** Problem statement **
Output, word for word, every line from the start of the listing down to and including the line that contains "const PANEL_HALF_ANGLE = 67 * RAD;"; include nothing else.

** Given information **
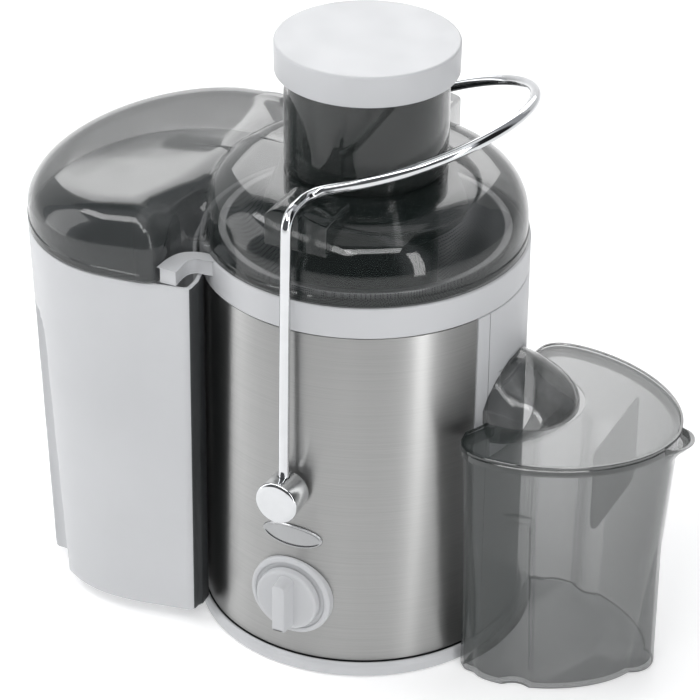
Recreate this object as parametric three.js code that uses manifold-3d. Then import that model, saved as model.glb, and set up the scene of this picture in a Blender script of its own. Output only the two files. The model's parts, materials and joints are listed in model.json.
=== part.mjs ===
// Centrifugal juicer: motor base, juice bowl, smoke lid with feed tube, pusher, locking arm,
// pulp container and juice jug. Millimetres, +Z up, the motor axis is the Z axis at x = y = 0.
// The control knob faces -Y, the spout and the juice jug are on +X, the pulp container on -X.
// z = 0 is the surface that the feet, and the jug, stand on.

import * as THREE from 'three';
import { mergeVertices } from 'three/addons/utils/BufferGeometryUtils.js';
import Module from 'manifold-3d';

const wasm = await Module();
wasm.setup();

// ---------------------------------------------------------------- driving dimensions

const GAP = 0.3; // between pieces that touch
const RUN = 0.6; // between a moving piece and what it runs in
const RAD = Math.PI / 180;
const ROUND = 36; // sides of a large circle
const MID_ROUND = 20; // sides of a middling circle
const SMALL_ROUND = 12; // sides of a small circle

// motor base
const BODY_R = 90.1;
const BODY_WALL = 3.5;
const FOOT_HEIGHT = 1;
const BASE_RING_R = 92.6;
const BASE_RING_TOP = 9.4;
const BASE_LEDGE_R = 85;
const COLLAR_BOTTOM = 215.8;
const COLLAR_TOP = 233.5;
const DECK_TOP = 160;
const DECK_THICK = 3;
const PANEL_R = 89.3;
const PANEL_THICK = 0.8;
const PANEL_HALF_ANGLE = 67 * RAD;

// lid and feed tube
const LID_R = 89;
const LID_WALL = 2.4;
const LID_WALL_TOP = 245;
const LID_FILLET = 30;
const LID_END_WALL_TOP = 231;
const LID_END_FILLET = 20;
const CHUTE_BORE = 75;
const CHUTE_WALL = 2.5;
const CHUTE_BOTTOM = 194;
const COLLAR_STEP = 4.4; // how far the collar stands out from the feed tube
const COLLAR_TUBE_R = CHUTE_BORE / 2 + CHUTE_WALL + COLLAR_STEP;
const COLLAR_TUBE_TOP = 341;
const LUG_HALF = 18;
const LUG_HEIGHT = 8;

// pusher
const CAP_OVERHANG = 5.4;
const CAP_R = COLLAR_TUBE_R + CAP_OVERHANG;
const CAP_BOTTOM = 329.7;
const CAP_TOP = 347;
const CAP_WALL = 2.4;

// pulp container
const END_REACH = 195; // how far the container and the jug reach from the motor axis
const BIN_TOP = 223.5;
const BIN_BOTTOM = 10;
const BIN_WALL = 2.2;
const BIN_HALF_WIDTH = 95.4;
const BIN_END_CENTRE = 115;
const BIN_DRAFT = 8;
const BIN_CLEARANCE = 1.5;
const GROOVE_R = 16.2;
const GROOVE_TOP = 162;

// juice jug
const JUG_RIM = 150;
const JUG_WALL = 2.2;
const JUG_HALF_WIDTH = 66.5;
const JUG_DRAFT = 11.2;
const JUG_INNER_R = 94.5;
const JUG_LIP_R = 13;
const JUG_LIP_REACH = 9; // how far the pouring lip stands out from the jug's nose
const JUG_NOSE = END_REACH - JUG_LIP_REACH;
const JUG_LIP_DEPTH = 20;
const JUG_GRIP_R = 11;
const JUG_GRIP_TOP = 114;
const JUG_LID_THICK = 1.8;

// spout
const SPOUT_NOSE = 127;
const SPOUT_HALF_WIDTH = 30;
const SPOUT_EDGE = 149;
const SPOUT_TOP = 178;
const SPOUT_DROP = 15;
const SPOUT_WALL = 2.2;

// locking arm
const PIVOT_Z = 118.6;
const ARM_WIRE_R = 3;
const ARM_LEG_Y = 99;
const ARM_KNOB_R = 12.3;
const ARM_KNOB_LENGTH = 17.5;
const ARM_LOOP_R = 67;
const ARM_LOOP_CENTRE = 24;
const ARM_LOOP_RISE = 0.41;
const PIVOT_PIN_R = 4;

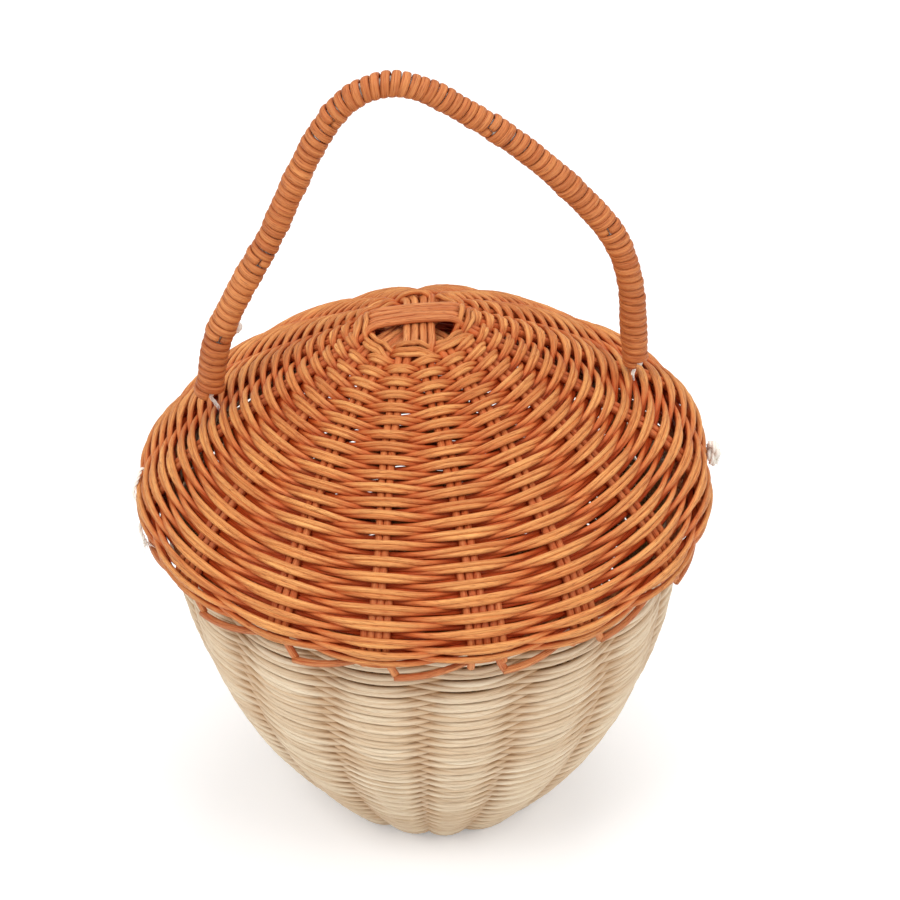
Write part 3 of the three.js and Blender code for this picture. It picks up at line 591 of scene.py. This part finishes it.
for bundle, (angle, level) in BUNDLES.items():
    slip = CROSSING_SLIP if bundle == "along" else 0.0
    for side, sign in (("left", 1), ("right", -1)):
        node = f"lid_spokes_{bundle}_{side}"
        stakes = stake_pair(LID, angle, sign, level, 1, LID.length + PAST_EDGE, rng, slip)
        piece(node + "_reeds", stakes, "lid", dyed_stake, [node])

# Lid, weave. Dyed weaving reeds, two in each row, from the octagon of twined rows
# round the crossing down to the edge. The first twined row is of single reeds.
LID_STRAND, LID_SPACING, LID_TILT = 2.0, 1.55, math.radians(58)
LID_WANDER = 0.16
LID_PITCH, LID_ROW_ZERO, LID_ROWS = 2.61, 20.1, 45
LID_CLOSER = (0, 12, 20, 28, 34, 44), (0, 0.5, 1.1, 2.4, 1.8, 1.0)  # by row, how far it is beaten up
CROWN_TWINED = (18.0, 2.0, False), (21.6, 1.95, True)  # place, thickness, doubled or not
CROWN_BAND, DOME_BAND = 42.0, 96.0  # radii at which the crown's and the dome's nodes end

# the fourth colour is painted shade, laid on by the depth attribute
dyed_weaver = reed_material(
    "dyed weaving reed", srgb(236, 139, 66), srgb(254, 197, 122), srgb(152, 48, 10),
    srgb(198, 66, 6), bump=0.55, streaks=0.62, pores=0.75, patches=0.25, tone=0.3, depth=0.9)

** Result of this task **
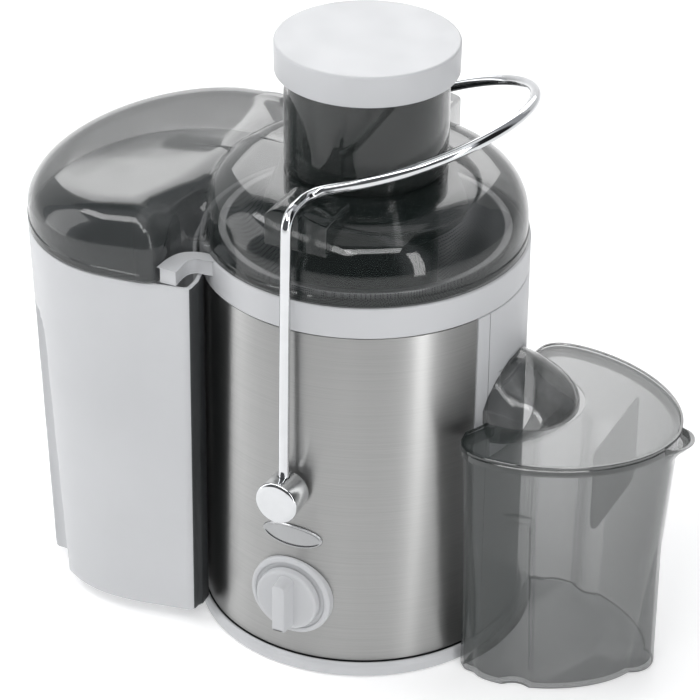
Recreate this object as parametric three.js code that uses manifold-3d. Then import that model, saved as model.glb, and set up the scene of this picture in a Blender script of its own. Output only the two files. The model's parts, materials and joints are listed in model.json.
=== part.mjs ===
// Centrifugal juicer: motor base, juice bowl, smoke lid with feed tube, pusher, locking arm,
// pulp container and juice jug. Millimetres, +Z up, the motor axis is the Z axis at x = y = 0.
// The control knob faces -Y, the spout and the juice jug are on +X, the pulp container on -X.
// z = 0 is the surface that the feet, and the jug, stand on.

import * as THREE from 'three';
import { mergeVertices } from 'three/addons/utils/BufferGeometryUtils.js';
import Module from 'manifold-3d';

const wasm = await Module();
wasm.setup();

// ---------------------------------------------------------------- driving dimensions

const GAP = 0.3; // between pieces that touch
const RUN = 0.6; // between a moving piece and what it runs in
const RAD = Math.PI / 180;
const ROUND = 36; // sides of a large circle
const MID_ROUND = 20; // sides of a middling circle
const SMALL_ROUND = 12; // sides of a small circle

// motor base
const BODY_R = 90.1;
const BODY_WALL = 3.5;
const FOOT_HEIGHT = 1;
const BASE_RING_R = 92.6;
const BASE_RING_TOP = 9.4;
const BASE_LEDGE_R = 85;
const COLLAR_BOTTOM = 215.8;
const COLLAR_TOP = 233.5;
const DECK_TOP = 160;
const DECK_THICK = 3;
const PANEL_R = 89.3;
const PANEL_THICK = 0.8;
const PANEL_HALF_ANGLE = 67 * RAD;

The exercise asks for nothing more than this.